The Atlantic: The War in Yemen and the Making of a Chaos State

Two-thirds of Yemenis were already what the UN called “food insecure” before the Houthis advanced south, but in the nearly three years since then, Yemen and the wider Middle East have plunged into dangerous instability. Never known as an international tourist draw, the country has recently made headlines for outbreaks of cholera and diphtheria—and ballistic missiles that travel hundreds of miles toward the Saudi capital of Riyadh. With the war on isis slowing down in Syria and Iraq, Yemen is now the world’s worst humanitarian crisis. [...]

“Yemen more closely resembles a region of mini-states at varying degrees of war with one another, and beset by a complex range of internal politics and conflicts, than a single state engaged in a binary conflict,” wrote Peter Salisbury, a researcher with the London-based Chatham House policy institute, in a December report on the country. [...]
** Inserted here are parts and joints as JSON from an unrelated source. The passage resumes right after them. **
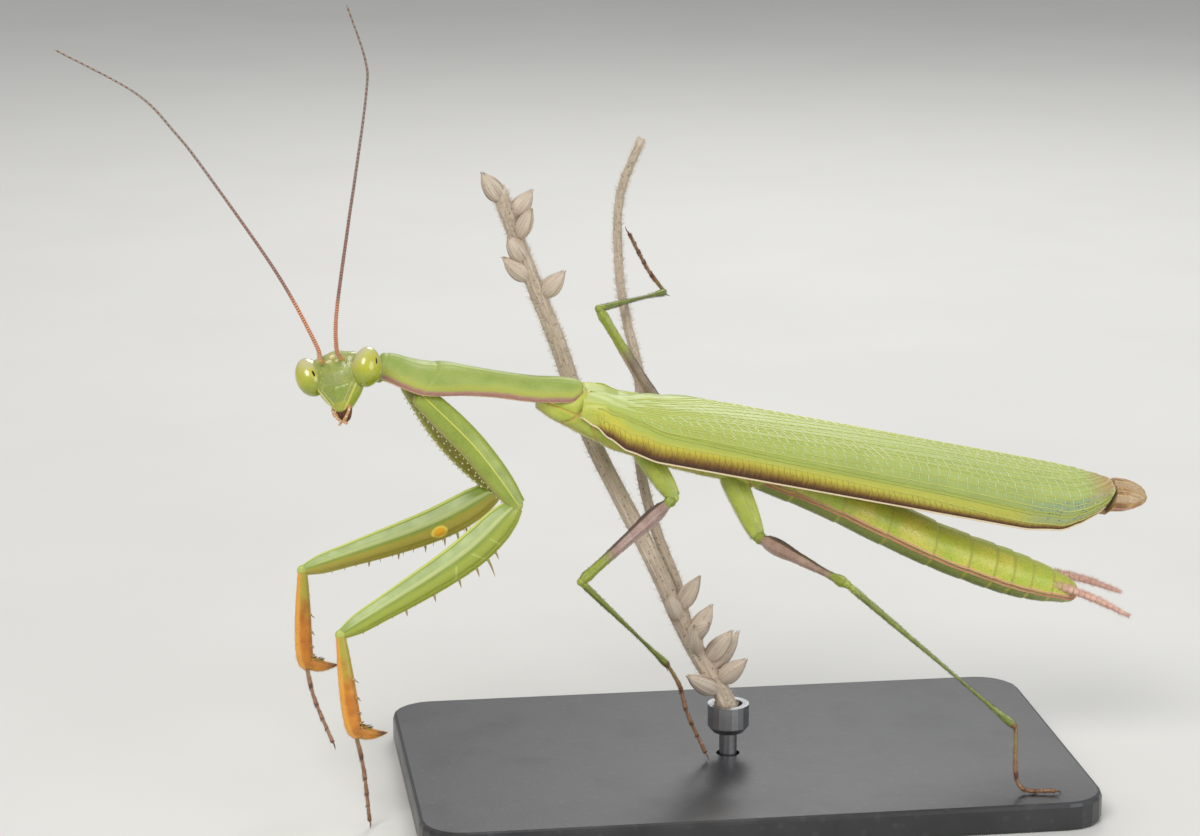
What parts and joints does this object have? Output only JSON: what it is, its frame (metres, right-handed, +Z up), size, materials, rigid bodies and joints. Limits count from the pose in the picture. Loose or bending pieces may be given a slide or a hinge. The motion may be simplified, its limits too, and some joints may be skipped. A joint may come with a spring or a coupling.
{
  "type": "praying mantis model",
  "caption": "Life-size model of a green praying mantis with folded wings and raised grasping forelegs, gripping a short dry stem on a flat base.",
  "frame": {"origin": "centre of the underside of the stand's flat base", "axes": "+Z up; the insect looks towards -X and its tail points to +X, so +X is the long axis; its left side is at -Y"},
  "size_m": [0.0889, 0.033, 0.0679],
  "materials": {
    "face_green": "waxy yellow-green cuticle, finely grained, glossy on the face shield",
    "eye": "glossy yellow-green compound eye with a small dark false pupil and a paler upper part",
    "mouth_brown": "brown palps and mouthparts",
    "feeler": "beaded red-brown feelers that turn grey towards the tip",
    "body_green": "waxy green cuticle with a fine grain, mauve and tan along the side margins",
    "abdomen_green": "yellow-green segments with fine specks and a tan line along the side",
    "cercus_pink": "pink-brown ringed tail feelers with fine hairs",
    "wing_green": "leathery pale green with raised veins, a brown band and a cream front edge",
    "wing_tip_brown": "translucent brown veined wing tip",
    "foreleg_green": "grey-green with yellow beaded ridges",
    "claw_orange": "orange grasping shin with dark claw tip",
    "coxa_green": "yellow-green hip segments",
    "femur_mauve": "mauve-brown thigh, green at the knee",
    "tibia_green": "olive-green shin with fine hairs",
    "tarsus_brown": "brown jointed feet",
    "dry_stem": "dry, grooved, hairy straw-coloured stem with papery husks",
    "stand_black": "plain satin black",
    "stand_metal": "plain brushed steel"
  },
  "bodies": {
    "root": {"head": "face_green", "eye_left": "eye", "eye_right": "eye", "mouthparts": "mouth_brown", "antenna_left_base": "feeler", "antenna_left_mid": "feeler", "antenna_left_tip": "feeler", "antenna_right_base": "feeler", "antenna_right_mid": "feeler", "antenna_right_tip": "feeler", "neck": "body_green", "prothorax": "body_green", "mesothorax": "body_green", "metathorax": "body_green", "abdomen_front": "abdomen_green", "abdomen_middle": "abdomen_green", "abdomen_end": "abdomen_green", "cercus_left": "cercus_pink", "cercus_right": "cercus_pink", "tegmen_left": "wing_green", "tegmen_right": "wing_green", "hindwing_left": "wing_tip_brown", "hindwing_right": "wing_tip_brown", "fore_coxa_left": "foreleg_green", "fore_femur_left": "foreleg_green", "fore_tibia_left": "claw_orange", "mid_coxa_left": "coxa_green", "hind_coxa_left": "coxa_green", "mid_femur_left": "femur_mauve", "hind_femur_left": "femur_mauve", "mid_tibia_left": "tibia_green", "hind_tibia_left": "tibia_green", "fore_tarsus_left": "tarsus_brown", "mid_tarsus_left": "tarsus_brown", "hind_tarsus_left": "tarsus_brown", "fore_coxa_right": "foreleg_green", "fore_femur_right": "foreleg_green", "fore_tibia_right": "claw_orange", "mid_coxa_right": "coxa_green", "hind_coxa_right": "coxa_green", "mid_femur_right": "femur_mauve", "hind_femur_right": "femur_mauve", "mid_tibia_right": "tibia_green", "hind_tibia_right": "tibia_green", "fore_tarsus_right": "tarsus_brown", "mid_tarsus_right": "tarsus_brown", "hind_tarsus_right": "tarsus_brown", "perch_stem": "dry_stem", "perch_twig": "dry_stem", "stand_base": "stand_black", "stand_rod": "stand_metal"}
  },
  "joints": []
}
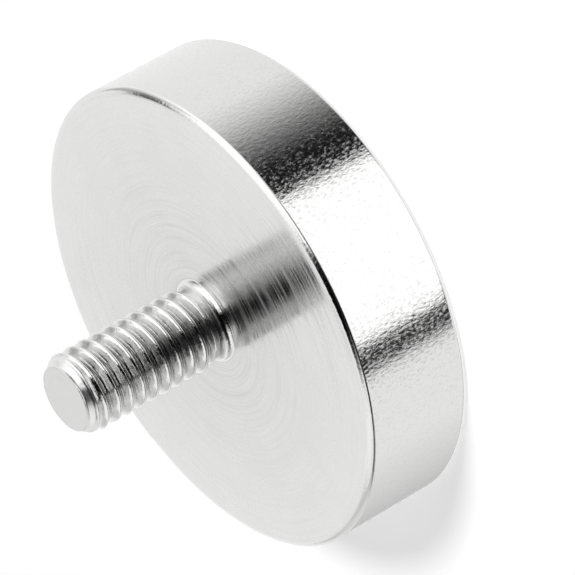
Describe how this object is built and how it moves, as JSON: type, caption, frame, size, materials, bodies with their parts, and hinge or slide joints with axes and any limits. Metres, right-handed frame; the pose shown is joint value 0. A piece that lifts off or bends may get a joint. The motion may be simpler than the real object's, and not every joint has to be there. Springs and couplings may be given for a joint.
{
  "type": "pot magnet with threaded stud",
  "caption": "Round steel pot magnet with a male threaded stud in the middle of its back, plated bright, with a bonded magnet disc in its open face.",
  "frame": {"origin": "centre of the working rim, on the plane that lies on the steel it holds", "axes": "+Z along the stud, from the magnet face to the stud's tip"},
  "size_m": [0.046, 0.046, 0.0272],
  "materials": {
    "plated_pot": "turned steel with bright nickel plate, fine turning rings on the back, satin side",
    "plated_stud": "rolled thread with bright nickel plate",
    "plated_magnet": "smooth nickel plate on a pressed neodymium disc",
    "adhesive": "cured adhesive",
    "epoxy": "cured black potting epoxy, slightly glossy"
  },
  "bodies": {
    "root": {"steel_pot": "plated_pot", "threaded_stud": "plated_stud", "disc_magnet": "plated_magnet", "adhesive_film": "adhesive", "epoxy_ring": "epoxy"}
  },
  "joints": []
}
Alliances with al-Qaeda and other shady actors are everyday business inside Yemen, but the war has only complicated things, said Elisabeth Kendall, a senior research fellow in Arabic and Islamic Studies at Oxford University’s Pembroke College. She’s made multiple trips to Yemen over the years, most recently in August. “Al-Qaeda now don’t hold territory, but they have made strong alliances with tribes,” she said, particularly in the al-Bayda highlands north of Aden, near Houthi forces. “They’re fighting the same mutual enemy—the Houthis—and they’re feeling embattled on various fronts in the home territories against the Houthis. Why would you not hook up with a bunch of guys with guns just because they’re waving black flags?”  [...]

Nearly a third of the Saudi-led coalition airstrikes have hit what local observers at the Yemen Data Project, an independent group that collects information on the war, call “non-military” targets. That category includes marketplaces, water and electricity sites, food storage, hospitals, medical centers, mosques and all those kind of things, Craig said. “Less than 45 percent of Yemen’s medical facilities are now operating because of the conflict. People can’t, a lot of the time, afford to get there.” Since the war began in March 2015, Saudi aircraft have bombed water and electrical infrastructure more than 100 times. Beyond that, “there have been 68 air raids that have targeted medical facilities; 183 that have targeted marketplaces,” Craig said.